Small Catskill communities devastated by post hurricane flooding

We need to face the paradox head-on. The New York Times is evil. Yet it’s also the only paper in the country that provides in its pages every day vivid, detailed coverage such as the below story from yesterday’s issue.

Compare to the Murdoch-owned “conservative” New York Post, where the most typical stories in the news pages day after day are (with only slight exaggeration): “Perv priest…” “Perv teacher…” “Perv Priest…” “Perv Teacher…” “Lady Gaga…” “Madonna…” “Lady Gaga…” “Madonna…”; and where the opinion pages are dominated by loutish minicons on loan from Commentary and NRO.

August 29, 2011
In Catskill Communities, Survivors Are Left With Little but Their Lives
By NOAH ROSENBERG and PETER APPLEBOME

PRATTSVILLE, N.Y.—It chewed up Moore’s Trailer Park, sweeping up homes and discarding them in devastating piles of wood, plastic, orphaned automobile wheels and broken children’s toys. It tore apart painstakingly maintained Victorians, their pastel-colored and gingerbread-style exteriors cracked and caved-in, their front lawns, porches and sidewalks replaced by muddy lagoons.

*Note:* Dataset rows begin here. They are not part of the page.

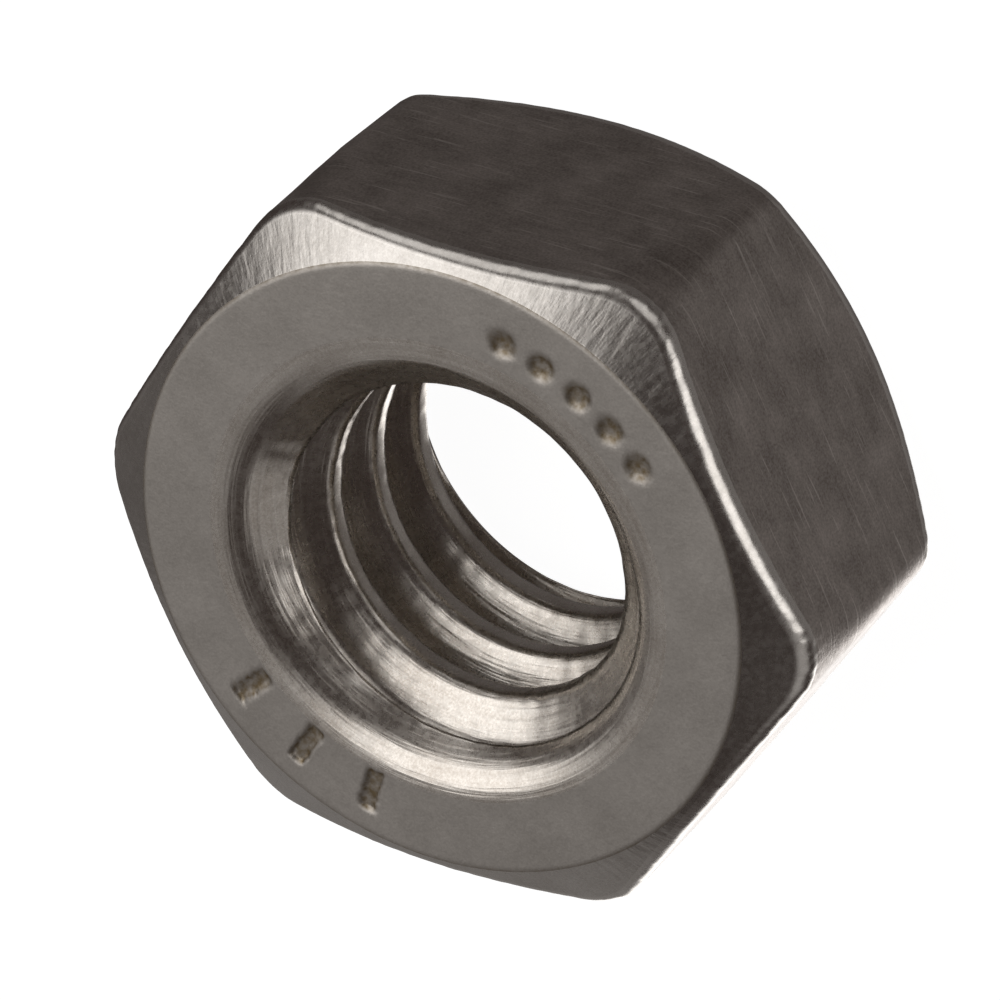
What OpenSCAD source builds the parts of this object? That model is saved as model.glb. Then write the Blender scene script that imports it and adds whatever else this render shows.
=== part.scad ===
// Hex nut, compact pattern, with a right-hand unified coarse thread.
// The origin is the centre of the lower bearing face. +Z runs along the thread axis, and
// +X through the corner over which the thread groove opens at the lower face.

/* [Body] */
// Width across the flats
across_flats = 10; // [9.6:0.1:14]
// Thickness, from face to face
thickness = 5.2; // [3.2:0.1:9]
// Diameter of the flat face inside the corner chamfer, on both faces
face_d = 9.43; // [8.6:0.01:9.5]
// Angle of the upper corner chamfer to the face, in degrees
chamfer_angle = 30; // [15:1:40]
// Angle of the lower corner chamfer to the face, in degrees
lower_chamfer_angle = 45; // [15:1:45]

/* [Thread] */
// Major diameter of the thread
thread_d = 6.35; // [5.9:0.05:6.4]
// Pitch of the thread
pitch = 1.27; // [1.15:0.01:1.3]
// Diameter of the hole before it is tapped
hole_d = 5; // [4.98:0.01:5.1]
// Diameter of the countersink where it meets each face
countersink_d = 6.7; // [6.5:0.1:7.5]
// Full angle of the countersink, in degrees
countersink_angle = 90; // [80:5:120]

/* [Marks] */
// Depth of the stamped marks in the upper face
mark_depth = 0.08; // [0.04:0.01:0.2]

/* [Hidden] */
$fn = 96;

// How far a cutter runs past the surface that it cuts
past = 0.5;
hole_r = hole_d / 2;
face_r = face_d / 2;
corner_r = across_flats / 2 / cos(30);
countersink_slope = tan(countersink_angle / 2);

// Thread form: 60 degree flanks, with a flat root an eighth of the pitch wide
root_r = thread_d / 2;
root_flat = pitch / 8;
flank_spread = 2 * tan(30);
// How far inside the wall of the hole the groove's cutter starts
groove_overlap = 0.15;
groove_r = hole_r - groove_overlap;
groove_w = root_flat + flank_spread * (root_r - groove_r);
steps_per_turn = 36;
turns = ceil(thickness / pitch) + 2;

// Where the marks lie on the face, the size of each, and the angle from one to the next
mark_r = (countersink_d + face_d) / 4;
bar_l = 0.7;
bar_w = 0.24;
bar_gap = 16.5;
bars_at = 180;
dot_r = 0.17;
dot_gap = 9;
dots_at = 0;

module blank() {
    cylinder(r = corner_r, h = thickness, $fn = 6);
}

// What lies outside the chamfer cone of a face, which is at z = 0 with the nut below it
module chamfer_cut(angle) {
    drop = (corner_r + past - face_r) * tan(angle);
    rotate_extrude()
        polygon([
            [face_r, 0],
            [corner_r + past, -drop],
            [corner_r + past, past],
            [face_r, past]
        ]);
}

module countersink_cut() {
    mouth_r = countersink_d / 2;
    rotate_extrude()
        polygon([
            [0, past],
            [mouth_r + past * countersink_slope, past],
            [hole_r, (hole_r - mouth_r) / countersink_slope],
            [0, (hole_r - mouth_r) / countersink_slope]
        ]);
}

// One section of the thread groove, at a number of steps along the helix
function groove_section(step) =
    let (
        a = 360 * step / steps_per_turn,
        z = pitch * (step / steps_per_turn - 1)
    )
    [
        for (corner = [
            [groove_r, -groove_w / 2],
            [root_r, -root_flat / 2],
            [root_r, root_flat / 2],
            [groove_r, groove_w / 2]
        ])
            [corner[0] * cos(a), corner[0] * sin(a), z + corner[1]]
    ];

// The groove of a right-hand thread: one long helix of the section above
module thread_groove() {
    last = turns * steps_per_turn;
    points = [for (step = [0:last]) each groove_section(step)];
    sides = [
        for (step = [0:last - 1], k = [0:3])
            let (
                a = 4 * step + k,
                b = 4 * step + (k + 1) % 4
            )
            each [[a, b, b + 4], [a, b + 4, a + 4]]
    ];
    ends = [[3, 2, 1, 0], [4 * last, 4 * last + 1, 4 * last + 2, 4 * last + 3]];
    polyhedron(points = points, faces = concat(sides, ends));
}

// Two groups of plain stamped marks: three bars, and a curved row of round dots
module marks() {
    for (k = [-1:1])
        rotate(bars_at + k * bar_gap)
            translate([mark_r, 0, 0])
                cube([bar_l, bar_w, 2 * mark_depth], center = true);
    dot_ball = (dot_r * dot_r + mark_depth * mark_depth) / (2 * mark_depth);
    for (k = [-2:2])
        rotate(dots_at + k * dot_gap)
            translate([mark_r, 0, dot_ball - mark_depth])
                sphere(r = dot_ball);
}

module hex_nut() {
    color("#8b8985")
        difference() {
            blank();
            translate([0, 0, thickness]) {
                chamfer_cut(chamfer_angle);
                countersink_cut();
                marks();
            }
            mirror([0, 0, 1]) {
                chamfer_cut(lower_chamfer_angle);
                countersink_cut();
            }
            translate([0, 0, -past])
                cylinder(r = hole_r, h = thickness + 2 * past);
            thread_groove();
        }
}

hex_nut();
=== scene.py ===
import math

import bmesh
import bpy
from mathutils import Matrix, Vector, noise


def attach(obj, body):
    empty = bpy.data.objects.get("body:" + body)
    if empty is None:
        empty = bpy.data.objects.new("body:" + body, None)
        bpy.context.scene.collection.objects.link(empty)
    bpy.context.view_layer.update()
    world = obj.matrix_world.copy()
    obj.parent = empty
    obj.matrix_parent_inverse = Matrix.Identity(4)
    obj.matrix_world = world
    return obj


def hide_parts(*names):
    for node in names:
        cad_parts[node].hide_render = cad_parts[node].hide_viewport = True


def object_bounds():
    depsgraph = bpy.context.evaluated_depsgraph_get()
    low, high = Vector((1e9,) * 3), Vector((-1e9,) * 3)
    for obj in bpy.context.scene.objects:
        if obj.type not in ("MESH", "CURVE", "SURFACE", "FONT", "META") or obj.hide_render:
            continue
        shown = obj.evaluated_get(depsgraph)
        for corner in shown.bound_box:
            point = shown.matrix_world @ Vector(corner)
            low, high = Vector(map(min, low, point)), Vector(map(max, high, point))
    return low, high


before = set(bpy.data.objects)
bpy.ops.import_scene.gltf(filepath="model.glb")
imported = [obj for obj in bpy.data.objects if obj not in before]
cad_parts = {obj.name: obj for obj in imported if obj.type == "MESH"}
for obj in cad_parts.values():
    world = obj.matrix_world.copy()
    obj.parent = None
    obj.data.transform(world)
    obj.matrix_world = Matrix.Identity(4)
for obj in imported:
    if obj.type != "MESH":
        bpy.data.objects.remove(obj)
cad_low, cad_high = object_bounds()


# ---- The camera ----
# A long lens above one corner of the nut, rolled over so that this corner points to the
# upper right. It is aimed at a point close to the thread axis, at half the nut's height.
mm = 0.001
aim = Vector((-0.347, 0.185, 2.6)) * mm
camera_azimuth, camera_elevation, camera_roll = (
    math.radians(a) for a in (-7.377, 50.222, -132.732)
)
camera_distance = 77.2 * mm
camera_data = bpy.data.cameras.new("camera")
camera_data.lens = 193.5
camera_data.sensor_width = 36
camera_data.clip_start = 5 * mm
camera = bpy.data.objects.new("camera", camera_data)
bpy.context.scene.collection.objects.link(camera)
back = Vector(
    (
        math.cos(camera_elevation) * math.cos(camera_azimuth),
        math.cos(camera_elevation) * math.sin(camera_azimuth),
        math.sin(camera_elevation),
    )
)
camera.matrix_world = (
    Matrix.Translation(aim + back * camera_distance)
    @ back.to_track_quat("Z", "Y").to_matrix().to_4x4()
    @ Matrix.Rotation(camera_roll, 4, "Z")
)
bpy.context.scene.camera = camera


# ---- The light ----
# A studio around the nut: dim warm walls, one large softbox high on one side, and smaller
# soft lamps round the horizon and below it. It is pale wherever the camera looks past the nut.
def add(tree, kind, sockets=None, **settings):
    """Adds one node. Each socket takes a value, or the output that feeds it."""
    node = tree.nodes.new("ShaderNode" + kind)
    for name, value in settings.items():
        setattr(node, name, value)
    for name, value in (sockets or {}).items():
        if isinstance(value, bpy.types.NodeSocket):
            tree.links.new(value, node.inputs[name])
        else:
            node.inputs[name].default_value = value
    return node


# Direction of the middle, half angle of the even part, half angle where it ends, strength
lights = [
    ((0.00, 0.55, 0.84), 17, 36, 1.65),
    ((0.70, -0.70, 0.12), 15, 24, 1.6),
    ((0.45, -0.55, -0.70), 15, 35, 0.08),
    ((0.97, 0.06, 0.24), 8, 22, 0.8),
    ((0.61, 0.79, 0.05), 15, 24, 0.9),
    ((-0.63, 0.08, 0.78), 15, 45, 0.215),
    ((-0.85, 0.50, 0.08), 10, 35, 0.08),
    ((-0.97, -0.22, -0.05), 15, 40, 0.2),
    ((-0.02, -0.97, 0.25), 10, 30, 0.35),
    ((-0.24, -0.58, -0.78), 8, 20, 0.3),
    ((-0.60, -0.36, -0.71), 15, 25, 1.9),
    ((0.30, 0.00, -0.95), 30, 70, 0.072),
]
lamp_colour = (1, 0.99, 0.98, 1)
wall_colour, wall_strength = (1, 0.80, 0.74, 1), 0.050
white = (1, 1, 1, 1)
world = bpy.data.worlds.new("studio")
bpy.context.scene.world = world
world.use_nodes = True
tree = world.node_tree
tree.nodes.clear()
around = add(tree, "TexCoord").outputs["Generated"]
total = None
for direction, inner, outer, strength in lights:
    facing = add(
        tree,
        "VectorMath",
        {0: around, 1: Vector(direction).normalized()},
        operation="DOT_PRODUCT",
    )
    glow = add(
        tree,
        "MapRange",
        {
            "Value": facing.outputs["Value"],
            "From Min": math.cos(math.radians(outer)),
            "From Max": math.cos(math.radians(inner)),
            "To Min": 0,
            "To Max": strength,
        },
        interpolation_type="SMOOTHERSTEP",
    )
    total = add(
        tree,
        "Math",
        {0: glow.outputs["Result"], 1: total.outputs[0] if total else 0},
        operation="ADD",
    )
lamps = add(tree, "Background", {"Color": lamp_colour, "Strength": total.outputs[0]})
walls = add(tree, "Background", {"Color": wall_colour, "Strength": wall_strength})
around_it = add(tree, "AddShader", {0: lamps.outputs[0], 1: walls.outputs[0]})
behind_it = add(tree, "Background", {"Color": white, "Strength": 1.0})
seen = add(tree, "LightPath")
mix = add(
    tree,
    "MixShader",
    {0: seen.outputs["Is Camera Ray"], 1: around_it.outputs[0], 2: behind_it.outputs[0]},
)
add(tree, "OutputWorld", {"Surface": mix.outputs[0]})
bpy.context.scene.view_settings.view_transform = "Standard"


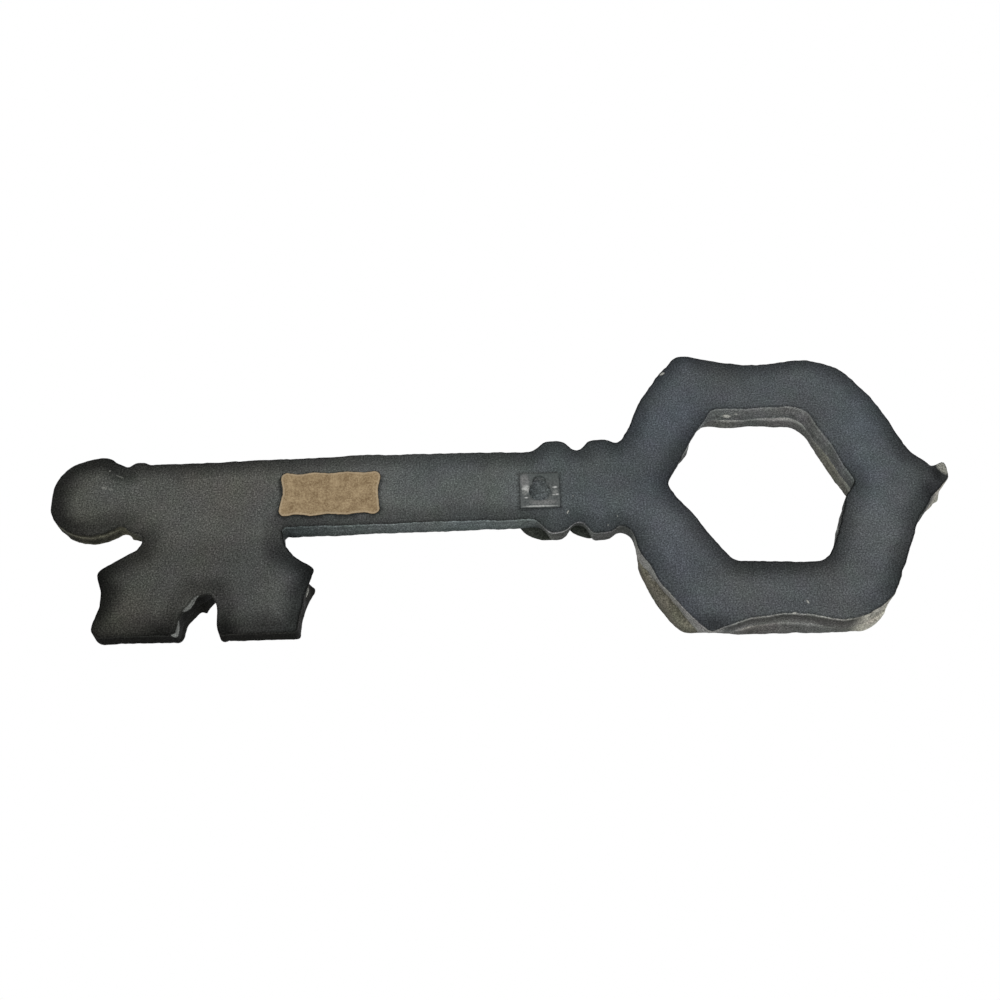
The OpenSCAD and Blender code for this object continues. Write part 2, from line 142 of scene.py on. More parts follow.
def flat_rim(mesh, y_mm):
    """The rim of a mesh's faces in the plane y: which spot follows which, and each spot's (x, z)."""
    spots, places, edges = {}, [], set()

    def spot(index):
        co = mesh.vertices[index].co
        key = (round(co.x / MM * SPOTS_PER_MM), round(co.z / MM * SPOTS_PER_MM))
        if key not in spots:
            spots[key] = len(places)
            places.append((co.x / MM, co.z / MM))
        return spots[key]

    for face in mesh.polygons:
        if all(abs(mesh.vertices[i].co.y / MM - y_mm) < IN_PLANE for i in face.vertices):
            ring = [spot(i) for i in face.vertices]
            edges.update(zip(ring, ring[1:] + ring[:1]))
    return {a: b for a, b in edges if (b, a) not in edges}, places


def plane_loops(node, y_mm):
    """Outlines of a node's faces in the plane y, as (x, z) in mm: outside first, no pins' holes."""
    after, places = flat_rim(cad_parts[node].data, y_mm)
    loops = []
    while after:
        start, here = after.popitem()
        loop = [start]
        while here != start:
            loop.append(here)
            here = after.pop(here)
        loops.append(np.array([places[i] for i in loop]))
    loops = [loop for loop in loops if abs(signed_area(loop)) > PIN_HOLE]
    loops.sort(key=lambda loop: -abs(signed_area(loop)))
    return [loop if (signed_area(loop) > 0) == (k == 0) else loop[::-1] for k, loop in enumerate(loops)]


def resampled(loop, step=EDGE_STEP):
    """An outline cut into edges of about one length."""
    closed = np.vstack([loop, loop[:1]])
    along = np.concatenate([[0], np.cumsum(np.linalg.norm(np.diff(closed, axis=0), axis=1))])
    at = np.arange(max(12, round(along[-1] / step)))
    at = at / len(at) * along[-1]
    return np.stack([np.interp(at, along, closed[:, k]) for k in (0, 1)], 1)


def eased(loop):
    """Rounds the corners of an outline a little."""
    for _ in range(2):
        loop = loop * 0.5 + (np.roll(loop, 1, 0) + np.roll(loop, -1, 0)) * 0.25
    return loop


def outward(loop):
    """Directions across an outline, away from the material."""
    along = np.roll(loop, -1, 0) - np.roll(loop, 1, 0)
    across = np.stack([along[:, 1], -along[:, 0]], 1)
    return across / np.linalg.norm(across, axis=1, keepdims=True)


def round_about(across, up, x, z, reach_x, reach_z):
    """Soft share round a place (x, z), from the points' own x and z."""
    return np.exp(-(((across - x) / reach_x) ** 2 + ((up - z) / reach_z) ** 2))


def dented(loop, dents):
    """Pushes an outline outwards round each (x, z, reach x, reach z, push)."""
    push = np.zeros(len(loop))
    for *place, amount in dents:
        push += amount * round_about(*loop.T, *place)
    return loop + outward(loop) * push[:, None]


def wandering(loop, layers, growth=0.0):
    """Moves an outline outwards by its growth and by layers of noise: (amount, size, seed)."""
    flat = np.column_stack([loop[:, 0], np.zeros(len(loop)), loop[:, 1]])
    push = growth + sum(amount * field(flat, size, seed) for amount, size, seed in layers)
    return loop + outward(loop) * push[:, None]


def sawn(loop, seed, dents, growth):
    """An outline as a hand-guided saw and sandpaper leave it."""
    loop = dented(eased(resampled(loop)), dents)
    return wandering(loop, [(0.3, 14, seed), (0.25, 5, seed + 1), (0.16, 2.2, seed + 2)], growth)


def inside(points, loops):
    """Says which points lie inside the first loop and outside the others."""
    found = np.zeros(len(points), bool)
    for loop in loops:
        for p, q in zip(loop, np.roll(loop, -1, 0)):
            crosses = (p[1] > points[:, 1]) != (q[1] > points[:, 1])
            slope = (q[0] - p[0]) / (q[1] - p[1]) if q[1] != p[1] else 0.0
            found ^= crosses & (points[:, 0] < p[0] + slope * (points[:, 1] - p[1]))
    return found


def tree_of(points):
    tree = KDTree(len(points))
    for i, p in enumerate(points):
        tree.insert((p[0], p[1], 0.0), i)
    tree.balance()
    return tree


def gap_to(tree, x, z):
    return tree.find((x, z, 0.0))[2]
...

Even the town cemetery, where Prattsville’s founder, Zadock Pratt, was buried in 1871, was littered with fallen trees and cracked tombstones from Tropical Storm Irene’s wind and water as it ripped through the Catskills.

And then there were the businesses, like O’Hara’s service station, open since 1925. It had been run by Kory O’Hara’s family for five generations. On Sunday it simply vanished, swallowed by the Schoharie Creek, swollen to several times its usual size.

Asked where the business went, Mr. O’Hara, 34, slowly shook his head.

“In the reservoir,” he said.

“Everything’s gone,” he added. “My life is gone.”

It was the day after in Prattsville, and in Jewett, Maplecrest, Windham, and other normally placid Catskill communities where the storm’s devastation played out with some of its most ferocious malice about 140 miles north of Midtown Manhattan. There was no Internet, no telephone service and power only for those with their own generators. So under deceptively cheery blue skies, there was not much to do but to mourn, to begin cleaning out and to figure out what, if anything, would come next.

Mr. O’Hara was worried about more than just his business.

“Main Street, Prattsville, is a total loss at this point,” said Mr. O’Hara, who is in his fourth year as town supervisor. “We just don’t know where we’re headed. I don’t know if there’s anybody in the town of Prattsville who can answer that question.”

He said that the town is in the floodplain and that, as a result, “nobody can afford flood insurance.”

“We’ve lost a lot of businesses that employed a lot of people,” he added, “and there are a lot of people who aren’t going to be around here for a long time because their homes are gone.”

So it went throughout Greene County, fictional home of Rip Van Winkle, where 49,000 people are spread out over 658 square miles.

A small crowd gathered Monday afternoon where the main bridge used to be in Maplecrest, once home to the Sugar Maples Resort, a ghost of the Catskills’ past. On Monday, Maplecrest looked like a ghost version of the hamlet that existed just a day before.

There was no longer a bridge. The wheels of two cars, overturned and buried under debris, were partly visible. A barn was half in the river, whose banks were still pulsing with rust-colored water.

“I saw motorcycles and four-wheelers and oil tanks floating by,” Dan Shaul, 61, said.

Mr. Shaul, who is in a motorized wheelchair, lives just across the street from the bridge, on higher ground. “I just watched as everything got washed downhill,” he said.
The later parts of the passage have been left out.